** STATED PROBLEM **
Scan the data beneath this task and copy each line that includes "names".

(Object modeling scripts)
- - - - -
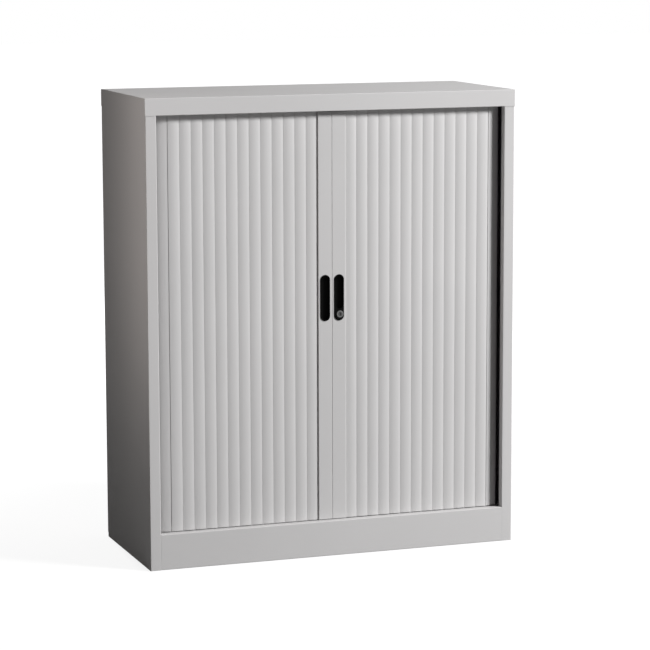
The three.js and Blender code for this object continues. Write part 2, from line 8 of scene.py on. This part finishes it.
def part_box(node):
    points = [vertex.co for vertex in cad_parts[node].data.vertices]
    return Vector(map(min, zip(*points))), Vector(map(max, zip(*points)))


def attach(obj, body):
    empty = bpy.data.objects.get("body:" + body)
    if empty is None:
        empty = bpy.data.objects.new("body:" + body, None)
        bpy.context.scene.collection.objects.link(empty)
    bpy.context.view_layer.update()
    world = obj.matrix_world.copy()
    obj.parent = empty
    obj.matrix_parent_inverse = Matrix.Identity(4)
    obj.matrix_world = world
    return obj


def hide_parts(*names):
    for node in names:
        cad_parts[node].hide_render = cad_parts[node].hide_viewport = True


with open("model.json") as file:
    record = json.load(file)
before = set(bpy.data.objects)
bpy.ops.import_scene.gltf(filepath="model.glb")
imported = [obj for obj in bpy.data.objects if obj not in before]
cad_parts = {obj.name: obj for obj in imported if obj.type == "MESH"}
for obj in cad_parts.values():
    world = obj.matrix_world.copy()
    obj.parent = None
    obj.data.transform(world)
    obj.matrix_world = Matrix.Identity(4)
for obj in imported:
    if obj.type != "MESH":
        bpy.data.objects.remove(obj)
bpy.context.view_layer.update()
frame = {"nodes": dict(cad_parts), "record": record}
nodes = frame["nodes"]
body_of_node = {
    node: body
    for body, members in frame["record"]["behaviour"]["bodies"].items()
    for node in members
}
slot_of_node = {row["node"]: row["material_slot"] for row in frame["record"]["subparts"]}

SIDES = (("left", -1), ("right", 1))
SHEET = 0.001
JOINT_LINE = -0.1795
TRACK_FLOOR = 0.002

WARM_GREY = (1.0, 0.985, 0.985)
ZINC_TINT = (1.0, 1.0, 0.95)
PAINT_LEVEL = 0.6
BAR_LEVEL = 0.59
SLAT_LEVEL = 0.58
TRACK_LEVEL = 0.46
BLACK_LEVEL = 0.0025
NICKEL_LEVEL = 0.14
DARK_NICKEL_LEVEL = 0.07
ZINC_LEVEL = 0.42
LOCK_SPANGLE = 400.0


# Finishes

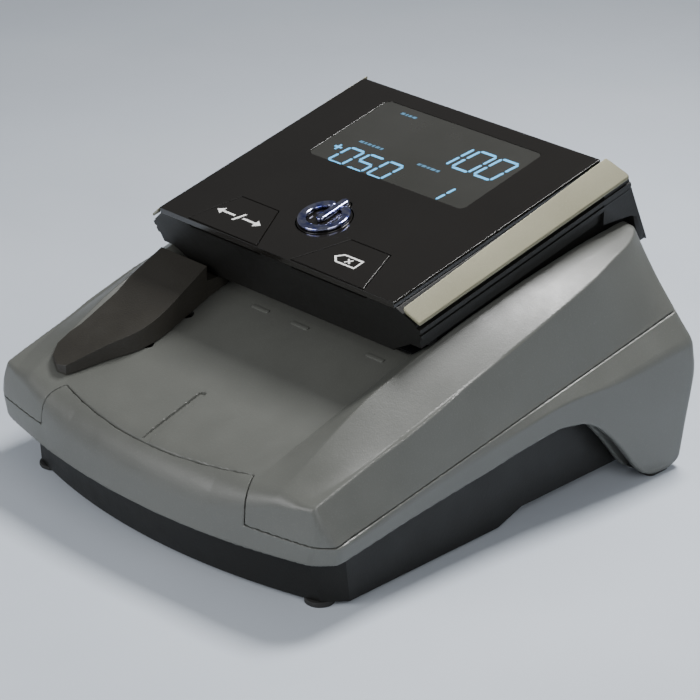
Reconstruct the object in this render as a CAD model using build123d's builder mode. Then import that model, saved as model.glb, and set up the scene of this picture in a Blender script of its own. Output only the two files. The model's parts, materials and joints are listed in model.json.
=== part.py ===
- - - - -
** RESPONSE TO THIS EXERCISE **
def hide_parts(*names):
    for node in names:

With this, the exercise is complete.